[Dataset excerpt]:
>> Start

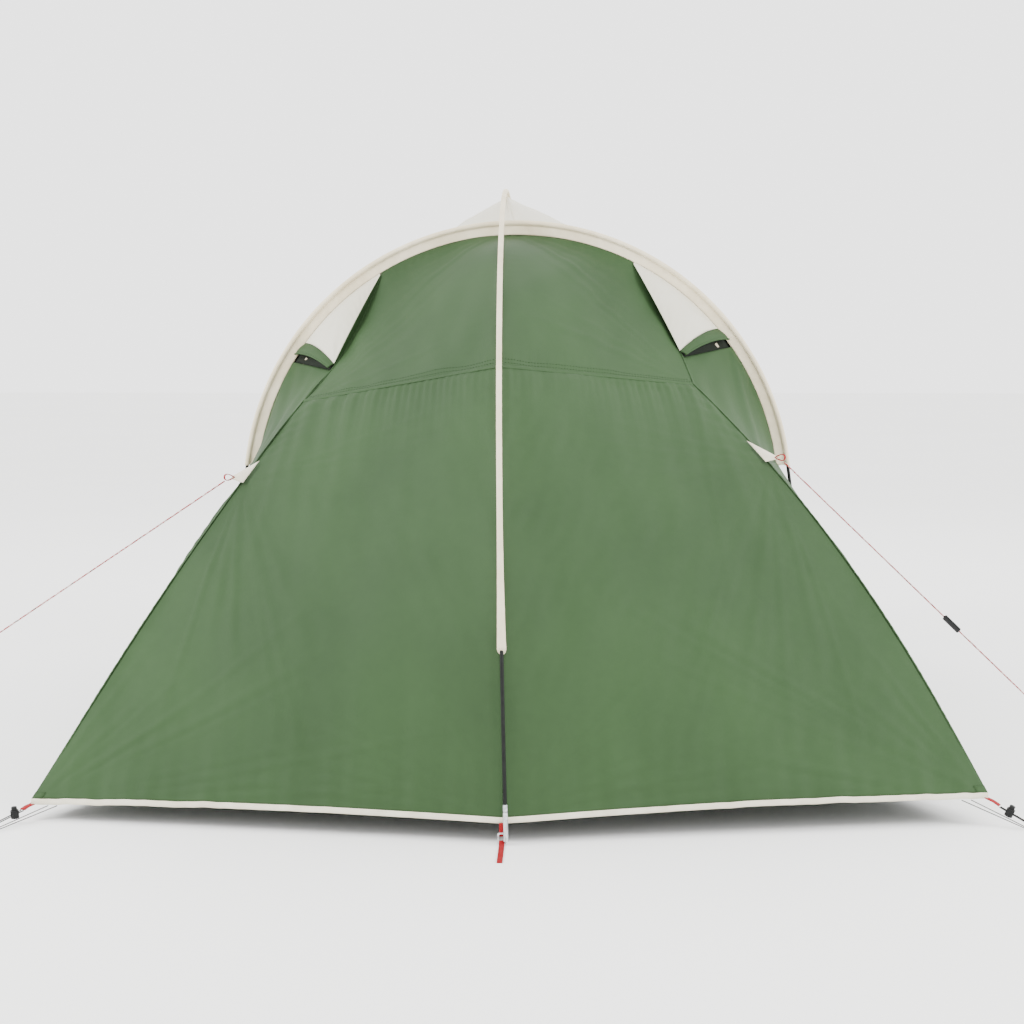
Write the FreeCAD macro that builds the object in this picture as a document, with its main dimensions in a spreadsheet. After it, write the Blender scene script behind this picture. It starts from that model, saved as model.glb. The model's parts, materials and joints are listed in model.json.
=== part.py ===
import FreeCAD, Part
import Sketcher
import math
import os

# Trekking tent on three fibreglass poles: a spine pole from end to end over two hoop poles.
# Millimetres. +X is the tent's right seen from the rear, +Y runs from the rear end to the door
# end, +Z is up. The origin is the centre of the groundsheet's underside, on the ground.

Vec = FreeCAD.Vector
Turn = FreeCAD.Rotation
Place = FreeCAD.Placement
UP = Vec(0, 0, 1)

# ---------------------------------------------------------------- driving dimensions
SIZES = {
    # spine pole: straight feet, then half an ellipse; its plane leans a little to the left
    "pole_diameter": 7.9,
    "spine_half_span": 1500,
    "spine_rise": 1321,
    "foot_height": 84,
    "spine_lean": 1.5,
    # the two hoops: an arc on straight, slightly splayed legs
    "hoop_setback": 500,
    "hoop_radius": 666,
    "hoop_centre_height": 636,
    "hoop_leg_angle": 8,
    "hoop_foot_height": 12,
    # sleeves
    "sleeve_inner_radius": 4.6,
    "sleeve_outer_radius": 6.4,
    "sleeve_web": 2,
    "spine_ridge_drop": 17,
    "crossing_drop": 39,
    "hoop_band_inner": 638,
    "sleeve_end_height": 396,
    # pole fittings
    "ferrule_length": 14,
    "ferrule_radius": 5.2,
    "tip_length": 64,
    "tip_radius": 5.2,
    # fly
    "fabric_thickness": 2,
    "hem_height": 12,
    "hem_thickness": 3,
    "foot_seam_out": 1484,
    "foot_seam_height": 40,
    "spine_seam_height": 963,
    "roof_panel_angle": 50,
    "roof_facet_width": 300,
    "hoop_foot_hem": 34,
    "waist": 10,
    "front_hood_angle": 62,
    "seam_gap": 3.2,
    # pitched points of the fly, left and right (out from the middle, back from the middle, height)
    "corner_out_left": 1022,
    "corner_out_right": 1015,
    "corner_back": 1280,
    "corner_height_left": 31,
    "corner_height_right": 54,
    "tab_out_left": 624,
    "tab_out_right": 582,
    "tab_back": 870,
    "tab_height_left": 696,
    "tab_height_right": 743,
    "seam_out_left": 497,
    "seam_out_right": 419,
    "seam_back": 730,
    "seam_height_left": 877,
    "seam_height_right": 917,
    "vent_out_left": 439,
    "vent_out_right": 397,
    "vent_back": 650,
    "vent_height_left": 948,
    "vent_height_right": 979,
    "brim_angle_left": 34,
    "brim_angle_right": 38,
    "hood_angle_left": 59,
    "hood_angle_right": 64,
    "vent_gap_angle": 6,
    # door
    "zip_offset": 22,
    "zip_tape_width": 11,
    "zip_slider_length": 14,
    # guy lines and corners
    "guy_diameter": 3,
    "guy_peg_out_left": 1680,
    "guy_peg_out_right": 1375,
    "guy_peg_back": 1150,
    "elastic_diameter": 2.5,
    "tie_diameter": 2,
    "peg_wire": 5,
    "peg_length": 180,
    "webbing_width": 15,
    "webbing_thickness": 2,
    "front_webbing_length": 50,
    # inner tent
    "floor_width": 1300,
    "floor_length": 2000,
    "floor_wall": 100,
    "floor_thickness": 3,
    "inner_ridge_height": 1150,
    "inner_ridge_half": 550,
    "doorway_half_width": 250,
    "doorway_height": 750,
}

doc = FreeCAD.newDocument("tent")
sheet = doc.addObject("Spreadsheet::Sheet", "sizes")
for row, (alias, value) in enumerate(SIZES.items(), start=1):
    sheet.set(f"A{row}", alias)
    sheet.set(f"B{row}", str(value))
    sheet.setAlias(f"B{row}", alias)
doc.recompute()


def size(alias):
    """The value of one cell of the sheet."""
    return float(sheet.get(alias))


SIDES = {"left": -1, "right": 1}
ENDS = {"rear": -1, "front": 1}
# the part of the spine seam that runs straight from the foot to the sleeve
STRAIGHT_SHARE = 0.38
# how quickly an edge that was moved at its end comes back to its line
END_EASE = 8
CROWN_EASE = 6
# the part of the panel beside the hoop that lies below the cross seam
TAB_TO_SEAM_SHARE = 0.6
# at the front this panel stops just short of the roof seam's end
FRONT_SEAM_END = 0.9
# the side wall's wing is this share of the skirt's hem wide at the corner
WING_SHARE = 0.03
sub_parts = []


def keep(thing, label):
    """Name a sub-part and put it on the list of pieces to write."""
    thing.Label = label
    sub_parts.append(thing)
    return thing


def feature(label, shape, placement=None):
    """A sub-part whose shape is worked out in code."""
    thing = doc.addObject("Part::Feature", label)
    thing.Shape = shape
    if placement is not None:
        thing.Placement = placement
    return keep(thing, label)


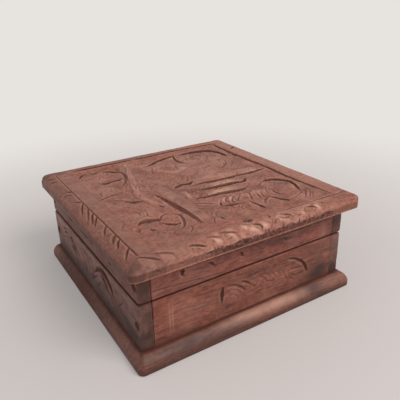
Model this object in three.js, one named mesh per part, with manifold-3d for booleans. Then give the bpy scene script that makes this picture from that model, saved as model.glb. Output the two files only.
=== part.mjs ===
// A small carved wooden box with a hinged lid. The body is a base board and four side boards,
// the lid is a carved top board on four narrow rails, and all of it is nailed. Two brass butt
// hinges are let in at the back, with only their knuckles outside.
// Millimetres, +Z up. The origin is on the table, under the middle of the base board.
// The front is -Y, and the lid turns about the hinge pins at the back.

import * as THREE from "three";
import { mergeVertices } from "three/addons/utils/BufferGeometryUtils.js";
import Module from "manifold-3d";

const wasm = await Module();
wasm.setup();

// Body and lid sides
const BODY_SIDE = 94; // outside of the side boards, square in plan
const WALL_THICKNESS = 5;
const WALL_HEIGHT = 19;
const SEAM_GAP = 0.3; // between body and closed lid
const RAIL_HEIGHT = 11.8;

// Base board
const BASE_THICKNESS = 6.5;
const BASE_OVERHANG = 3.8;
const BASE_LEDGE = 0.2; // flat between the wall's foot and the rounded edge
const BASE_ROUND_DROP = 4.8;
const BASE_CORNER_RADIUS = 2;

// Lid board
const LID_THICKNESS = 5.4;
const LID_OVERHANG = 4.2;
const LID_ROUND_DROP = 3;
const LID_CORNER_RADIUS = 3;
const LOWER_BEVEL = 0.5; // small bevel under the edge of base and lid board

// Incised line that parts the lid's border from its field
const BORDER_INSET = 6.4;
const BORDER_FLAT = 1.2; // from the line's middle to the rounded edge
const BORDER_LINE_WIDTH = 0.9;
const BORDER_LINE_DEPTH = 0.6;

// Gouge cuts of the carving
const LID_CUT_DEPTH = 0.9;
const WALL_CUT_DEPTH = 0.7;
const RAIL_CUT_DEPTH = 0.6;
const RAIL_HOOK_PITCH = 12.7;
const RAIL_HOOK_END_MARGIN = 12;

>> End

[WHAT THE TASK ASKS]: Copy every line exactly. Leave nothing out.

[ANSWER BELOW]:
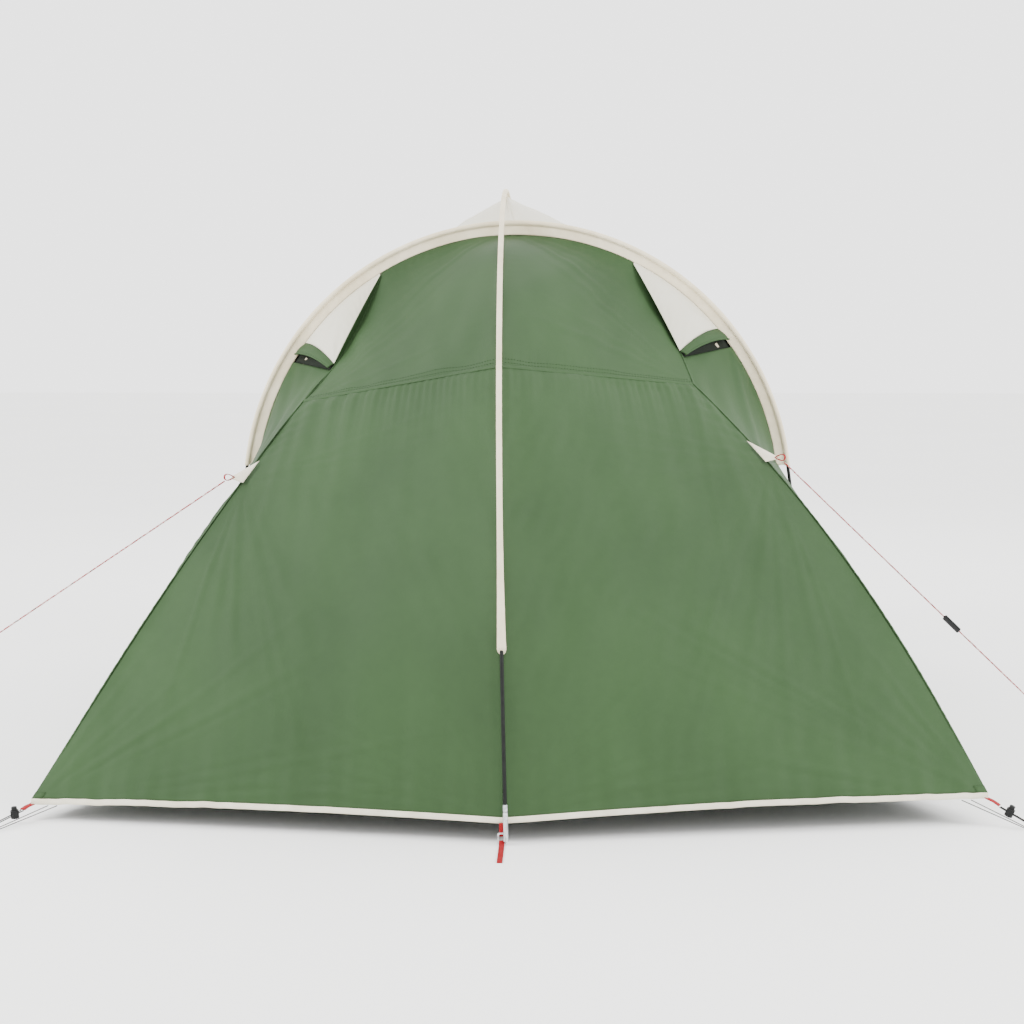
Write the FreeCAD macro that builds the object in this picture as a document, with its main dimensions in a spreadsheet. After it, write the Blender scene script behind this picture. It starts from that model, saved as model.glb. The model's parts, materials and joints are listed in model.json.
=== part.py ===
import FreeCAD, Part
import Sketcher
import math
import os

# Trekking tent on three fibreglass poles: a spine pole from end to end over two hoop poles.
# Millimetres. +X is the tent's right seen from the rear, +Y runs from the rear end to the door
# end, +Z is up. The origin is the centre of the groundsheet's underside, on the ground.

Vec = FreeCAD.Vector
Turn = FreeCAD.Rotation
Place = FreeCAD.Placement
UP = Vec(0, 0, 1)

# ---------------------------------------------------------------- driving dimensions
SIZES = {
    # spine pole: straight feet, then half an ellipse; its plane leans a little to the left
    "pole_diameter": 7.9,
    "spine_half_span": 1500,
    "spine_rise": 1321,
    "foot_height": 84,
    "spine_lean": 1.5,
    # the two hoops: an arc on straight, slightly splayed legs
    "hoop_setback": 500,
    "hoop_radius": 666,
    "hoop_centre_height": 636,
    "hoop_leg_angle": 8,
    "hoop_foot_height": 12,
    # sleeves
    "sleeve_inner_radius": 4.6,
    "sleeve_outer_radius": 6.4,
    "sleeve_web": 2,
    "spine_ridge_drop": 17,
    "crossing_drop": 39,
    "hoop_band_inner": 638,
    "sleeve_end_height": 396,
    # pole fittings
    "ferrule_length": 14,
    "ferrule_radius": 5.2,
    "tip_length": 64,
    "tip_radius": 5.2,
    # fly
    "fabric_thickness": 2,
    "hem_height": 12,
    "hem_thickness": 3,
    "foot_seam_out": 1484,
    "foot_seam_height": 40,
    "spine_seam_height": 963,
    "roof_panel_angle": 50,
    "roof_facet_width": 300,
    "hoop_foot_hem": 34,
    "waist": 10,
    "front_hood_angle": 62,
    "seam_gap": 3.2,
    # pitched points of the fly, left and right (out from the middle, back from the middle, height)
    "corner_out_left": 1022,
    "corner_out_right": 1015,
    "corner_back": 1280,
    "corner_height_left": 31,
    "corner_height_right": 54,
    "tab_out_left": 624,
    "tab_out_right": 582,
    "tab_back": 870,
    "tab_height_left": 696,
    "tab_height_right": 743,
    "seam_out_left": 497,
    "seam_out_right": 419,
    "seam_back": 730,
    "seam_height_left": 877,
    "seam_height_right": 917,
    "vent_out_left": 439,
    "vent_out_right": 397,
    "vent_back": 650,
    "vent_height_left": 948,
    "vent_height_right": 979,
    "brim_angle_left": 34,
    "brim_angle_right": 38,
    "hood_angle_left": 59,
    "hood_angle_right": 64,
    "vent_gap_angle": 6,
    # door
    "zip_offset": 22,
    "zip_tape_width": 11,
    "zip_slider_length": 14,
    # guy lines and corners
    "guy_diameter": 3,
    "guy_peg_out_left": 1680,
    "guy_peg_out_right": 1375,
    "guy_peg_back": 1150,
    "elastic_diameter": 2.5,
    "tie_diameter": 2,
    "peg_wire": 5,
    "peg_length": 180,
    "webbing_width": 15,
    "webbing_thickness": 2,
    "front_webbing_length": 50,
    # inner tent
    "floor_width": 1300,
    "floor_length": 2000,
    "floor_wall": 100,
    "floor_thickness": 3,
    "inner_ridge_height": 1150,
    "inner_ridge_half": 550,
    "doorway_half_width": 250,
    "doorway_height": 750,
}

doc = FreeCAD.newDocument("tent")
sheet = doc.addObject("Spreadsheet::Sheet", "sizes")
for row, (alias, value) in enumerate(SIZES.items(), start=1):
    sheet.set(f"A{row}", alias)
    sheet.set(f"B{row}", str(value))
    sheet.setAlias(f"B{row}", alias)
doc.recompute()


def size(alias):
    """The value of one cell of the sheet."""
    return float(sheet.get(alias))


SIDES = {"left": -1, "right": 1}
ENDS = {"rear": -1, "front": 1}
# the part of the spine seam that runs straight from the foot to the sleeve
STRAIGHT_SHARE = 0.38
# how quickly an edge that was moved at its end comes back to its line
END_EASE = 8
CROWN_EASE = 6
# the part of the panel beside the hoop that lies below the cross seam
TAB_TO_SEAM_SHARE = 0.6
# at the front this panel stops just short of the roof seam's end
FRONT_SEAM_END = 0.9
# the side wall's wing is this share of the skirt's hem wide at the corner
WING_SHARE = 0.03
sub_parts = []


def keep(thing, label):
    """Name a sub-part and put it on the list of pieces to write."""
    thing.Label = label
    sub_parts.append(thing)
    return thing


def feature(label, shape, placement=None):
    """A sub-part whose shape is worked out in code."""
    thing = doc.addObject("Part::Feature", label)
    thing.Shape = shape
    if placement is not None:
        thing.Placement = placement
    return keep(thing, label)


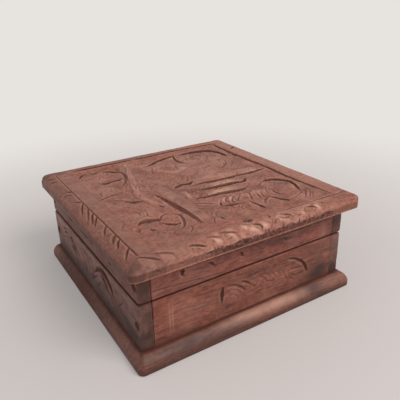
Model this object in three.js, one named mesh per part, with manifold-3d for booleans. Then give the bpy scene script that makes this picture from that model, saved as model.glb. Output the two files only.
=== part.mjs ===
// A small carved wooden box with a hinged lid. The body is a base board and four side boards,
// the lid is a carved top board on four narrow rails, and all of it is nailed. Two brass butt
// hinges are let in at the back, with only their knuckles outside.
// Millimetres, +Z up. The origin is on the table, under the middle of the base board.
// The front is -Y, and the lid turns about the hinge pins at the back.

import * as THREE from "three";
import { mergeVertices } from "three/addons/utils/BufferGeometryUtils.js";
import Module from "manifold-3d";

const wasm = await Module();
wasm.setup();

// Body and lid sides
const BODY_SIDE = 94; // outside of the side boards, square in plan
const WALL_THICKNESS = 5;
const WALL_HEIGHT = 19;
const SEAM_GAP = 0.3; // between body and closed lid
const RAIL_HEIGHT = 11.8;

// Base board
const BASE_THICKNESS = 6.5;
const BASE_OVERHANG = 3.8;
const BASE_LEDGE = 0.2; // flat between the wall's foot and the rounded edge
const BASE_ROUND_DROP = 4.8;
const BASE_CORNER_RADIUS = 2;

// Lid board
const LID_THICKNESS = 5.4;
const LID_OVERHANG = 4.2;
const LID_ROUND_DROP = 3;
const LID_CORNER_RADIUS = 3;
const LOWER_BEVEL = 0.5; // small bevel under the edge of base and lid board

// Incised line that parts the lid's border from its field
const BORDER_INSET = 6.4;
const BORDER_FLAT = 1.2; // from the line's middle to the rounded edge
const BORDER_LINE_WIDTH = 0.9;
const BORDER_LINE_DEPTH = 0.6;

// Gouge cuts of the carving
const LID_CUT_DEPTH = 0.9;
const WALL_CUT_DEPTH = 0.7;
const RAIL_CUT_DEPTH = 0.6;
const RAIL_HOOK_PITCH = 12.7;
const RAIL_HOOK_END_MARGIN = 12;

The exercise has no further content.